Buyers can customize the car extensively with up to 40 accessories — from CD changers and fog lamps to auxiliary interior lighting and multi-color floor mats — via kiosks in dealerships.

ATTIK, San Francisco, handles ads; Oasis, New York City, takes care of the Web site. Toyota has projected Scion unit sales of 100,000 in 2005 and the advertising account is reportedly worth more than $20 million.

Elsewhere, Honda Motor Co. is marketing its new Element vehicle, which launched nationally in December with a focus on grassroots lifestyle events.

“The stress is on delivery of concept vs. traditional advertising,” says Ann Palmer, who heads up online marketing for Element. “As we moved into launch, we wanted to look at events where the functionality of the car would be important to the people participating.”

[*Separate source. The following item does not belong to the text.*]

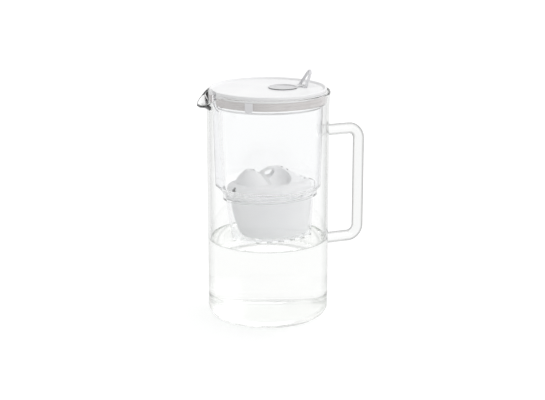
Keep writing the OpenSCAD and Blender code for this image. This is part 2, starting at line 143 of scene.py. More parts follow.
def plastic(name, low, high, rough, grain=0.03, grain_scale=900.0, tone_scale=25.0, passing=None, **sockets):
    """Moulded material: its colour runs from low to high with the slow tone of the surface group."""
    material, tree, shader = start_material(name)
    if passing:
        let_lamplight_through(tree, shader, (passing,) * 3)
    surface = add_node(tree, "ShaderNodeGroup", node_tree=SURFACE)
    surface.inputs["Grain Scale"].default_value = grain_scale
    surface.inputs["Tone Scale"].default_value = tone_scale
    ramp = add_node(tree, "ShaderNodeValToRGB")
    ramp.color_ramp.elements[0].position = 0.35
    ramp.color_ramp.elements[0].color = (*low, 1)
    ramp.color_ramp.elements[1].position = 0.65
    ramp.color_ramp.elements[1].color = (*high, 1)
    tree.links.new(surface.outputs["Tone"], ramp.inputs["Fac"])
    tree.links.new(ramp.outputs["Color"], shader.inputs["Base Color"])
    spread = add_node(tree, "ShaderNodeMapRange")
    spread.inputs["To Min"].default_value = rough * 0.85
    spread.inputs["To Max"].default_value = rough * 1.15
    tree.links.new(surface.outputs["Grain"], spread.inputs["Value"])
    tree.links.new(spread.outputs["Result"], shader.inputs["Roughness"])
    bump = add_node(tree, "ShaderNodeBump")
    bump.inputs["Strength"].default_value = grain
    bump.inputs["Distance"].default_value = 0.001
    tree.links.new(surface.outputs["Grain"], bump.inputs["Height"])
    tree.links.new(bump.outputs["Normal"], shader.inputs["Normal"])
    for socket, value in sockets.items():
        shader.inputs[socket.replace("_", " ")].default_value = value
    return material


def clear(name, facing, edge, ior, shade, wave=0.0, wave_scale=18.0, blend=0.4, start=0.3):
    """Clear material: its colour darkens from facing to edge, painted shade on the edges seen at a slant,
    and lamplight passes it dimmed by shade.
    """
    material, tree, shader = start_material(name)
    let_lamplight_through(tree, shader, shade)
    shader.inputs["Transmission Weight"].default_value = 1
    shader.inputs["Roughness"].default_value = 0
    shader.inputs["IOR"].default_value = ior
    # Painted shade: Layer Weight darkens the colour where the surface is seen at a slant, which draws dark
    # edges.
    slant = add_node(tree, "ShaderNodeLayerWeight")
    slant.inputs["Blend"].default_value = blend
    ramp = add_node(tree, "ShaderNodeValToRGB")
    ramp.color_ramp.elements[0].position = start
    ramp.color_ramp.elements[0].color = (*facing, 1)
    ramp.color_ramp.elements[1].position = 1.0
    ramp.color_ramp.elements[1].color = (*edge, 1)
    tree.links.new(slant.outputs["Facing"], ramp.inputs["Fac"])
    tree.links.new(ramp.outputs["Color"], shader.inputs["Base Color"])
    if wave:
        place = add_node(tree, "ShaderNodeTexCoord")
        noise = add_node(tree, "ShaderNodeTexNoise")
        noise.inputs["Scale"].default_value = wave_scale
        noise.inputs["Detail"].default_value = 1
        bump = add_node(tree, "ShaderNodeBump")
        bump.inputs["Strength"].default_value = wave
        bump.inputs["Distance"].default_value = 0.001
        tree.links.new(place.outputs["Object"], noise.inputs["Vector"])
        tree.links.new(noise.outputs["Fac"], bump.inputs["Height"])
        tree.links.new(bump.outputs["Normal"], shader.inputs["Normal"])
    return material


GLASS_IOR = 1.47
MOULDING_IOR = 1.49
WATER_IOR = 1.333
FROSTED_IOR = 1.46
GLASS_FACING = (0.995, 0.998, 0.996)
WALL_SHADE = (0.985, 0.988, 0.985)
ROD_SHADE = (0.97, 0.972, 0.97)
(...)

Try out the ‘dorm-on-wheels’

Geared toward 18- to 25-year-olds, the Element has been dubbed a boxy light truck, an SUV, a mini-van for young folk and even a “dorm room on wheels.” In the fall, Honda kicked off a year’s worth of approximately 20 events and programs ranging from sponsorships of extreme sports events and an auto show during Spring Break at South Padre Island, TX, to a series of road trips through a partnership with Primedia’s Action Sports Group. (Primedia is PROMO’s parent company.) Editorial staff from six of Primedia’s Web sites, including surfermag.com and bikermag.com, took off on two-day road trips to mountain and beach destinations and posted the adventures at elementroadtrip.com.

“The trips were executed by people who were experts or semi-professionals in their sports, and it generated a lot of excitement with each mini-site while unobtrusively highlighting the car’s features,” Palmer says.

Honda also sponsored a three-part film series starring the Element at atomfilms.com and teamed with AOL to provide downloadable Element templates for its Instant Messenger service. “Online is a great way to reach the Generation Y audience,” says Jill Grundstrom, senior account executive at the interactive division of Santa Monica, CA-based Rubin Postaer and Associates, Honda’s advertising agency of record. “This way, when they instant-messaged Element graphics would appear on their friend’s screen.”

Event presence has proven equally appealing for DaimlerChrysler. The Auburn Hills, MI-based automaker is staging a concerted effort to attract younger, more affluent consumers with the debut of its Pacifica and Crossfire vehicles. The Pacifica, a hybrid SUV, mini-van and sedan, is geared toward 35-to 54-year-olds with a median household income of $100,000.

“The Pacifica is a segment buster, and we thought it was important to go with an event-marketing perspective,” says Bonita Coleman Stewart, director of marketing communications for Chrysler.

The Pacifica will be on hand at the Food and Wine Festival in Aspen, CO, and at the Sonoma Valley Film Festival in California in June and August, respectively. A total of six to eight events are planned before its goes on sale in May.

Chrysler is working on an “Art of Driving” theme for the events to play off its consumer “passion” for wine, food and golf, Stewart says.

As part of a multi-year partnership with Celine Dion, the singer has created an original song for the campaign. She appeared in the first Pacifica ad (all of which are being shot in black and white) that premiered during the 2003 Super Bowl. Chrysler is also sponsoring her Las Vegas show opening March 25.

Meanwhile, the Crossfire, a high-technology concept coupe that skews toward a 70-percent male demo, is latching onto independent films. The second Chrysler Million Dollar Film Festival (September 2002 PROMO) kicked off in January at the Sundance Film Festival in Park City, UT. The year-long competition offers aspiring filmmakers a shot at a $1 million production deal with Universal Pictures. Hypnotic, a New York-based entertainment production company partly owned by Universal, produces and executes the program. Contestants are required to cast the Crossfire or Pacifica in their scripts.

Chrysler this year took over an art gallery in downtown Park City to create a branded entertainment zone where the 25 quarterfinalists got a day of intensive training on the finer points of the vehicles. “Bibles” outlining the car’s attributes were distributed.

“There is nothing like the medium of film. It’s here for forever and the approach being taken now is about owning entertainment, instead of renting it,” says Doug Scott, executive VP-marketing and creative director of branded entertainment at Hypnotic. “These events bring the cars to the streets — it’s not advertising that is limited to the time in which it can be programmed within your home.”

A View, Vote and Win competition at chrysler.com/filmfest wraps up this month; visitors can view and rate the contestants’ films and enter a sweep for a trip to New York City to judge the films.

Chrysler is exploring other outlets for the competition, such as showing some of the shorter films on TiVo, Bonita says. (TiVo was one of the brands featured at the Chrysler Lounge in Park City, in addition to Nintendo and Red Bull.) “The approach is drafting off of other brands,” Scott says. “Many old-school car companies are trying to ‘young’ themselves and what better brands to work with than these?”